Sharing Tweet-Ids in repositories


#1

Hi everyone,

I hope this is the right place for my question.
I work for a data repository. In the past, data depositors have asked us to archive and publish Twitter-related data, i.e. especially Tweet-Ids. I cannot find explicit/comprehensive policies about how (and if) Twitter allows Tweet-Ids to be shared by repositories. In particular, I wonder whether
a) Twitter has a limit about how many Tweet-Ids may be shared. Please note that I am talking about Ids, not tweets. Thus, Twitter API is always needed to access the tweets and rate limits for API automatically apply.
b) Twitter has policies that allow/disallow extracting information from tweets such as hashtags and sharing those via data repositories directly (not via Tweet-Id).
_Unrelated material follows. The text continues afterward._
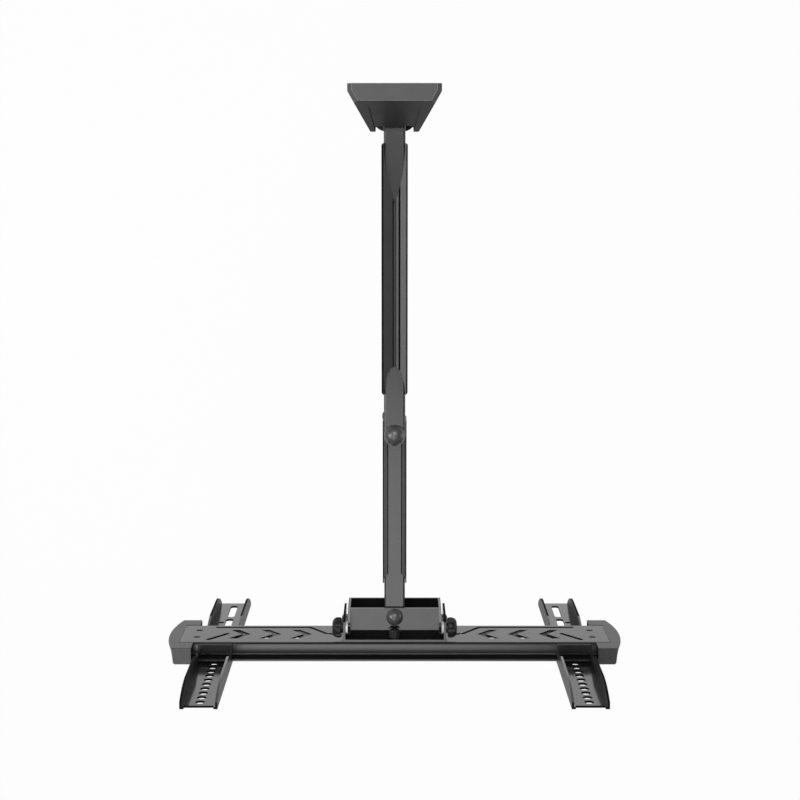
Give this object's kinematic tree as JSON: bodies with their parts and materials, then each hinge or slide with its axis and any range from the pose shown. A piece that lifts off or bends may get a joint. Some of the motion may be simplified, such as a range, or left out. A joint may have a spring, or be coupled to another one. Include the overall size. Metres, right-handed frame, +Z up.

Thank you very much for your help in advance!
Thomas Ebel


#2

Yep! Sharing Tweet IDs (and or user IDs) is the preferred way to share twitter datasets: Twitter and Open Data in academia

I’m not aware of any restrictions on how many tweet IDs you can share - but the ratelimits for downloading tweets in bulk may put a practical limit on that. As an example: with https://dev.twitter.com/rest/reference/get/statuses/lookup you can download 1,728,000 tweets in 24 hours - if you also use application authentication, you can get up to 2,304,000 in 24 hours.

How many days someone is willing to wait for a dataset to download depends on how interesting the data is…

Not sure if anything’s changed recently, but it should be fine to share derivative data - A database of status an example might be hashtag counts over time, or this giant language model, because that doesn’t have the original tweet text. But even then, it’s nice to have tweet ids to go along with the derived data.


#3

Thank you very much, IgorBrigadir, for your helpful reply.

Following up on your example to get more clarity: In my opinion hashtag counts would not be (truly) derivative work. At least when in the case of files with content “hashtag count”. After all, it is content from tweets which could/would not get updated in case a user deletes their tweet. Is sharing such files permitted?


#4

If a user deletes a Tweet it must not be persisted elsewhere. This is the core reason why we request that you share IDs rather than body text, so that future API calls will correctly reflect that they are no longer in existence.


#5

Thank you, Andy!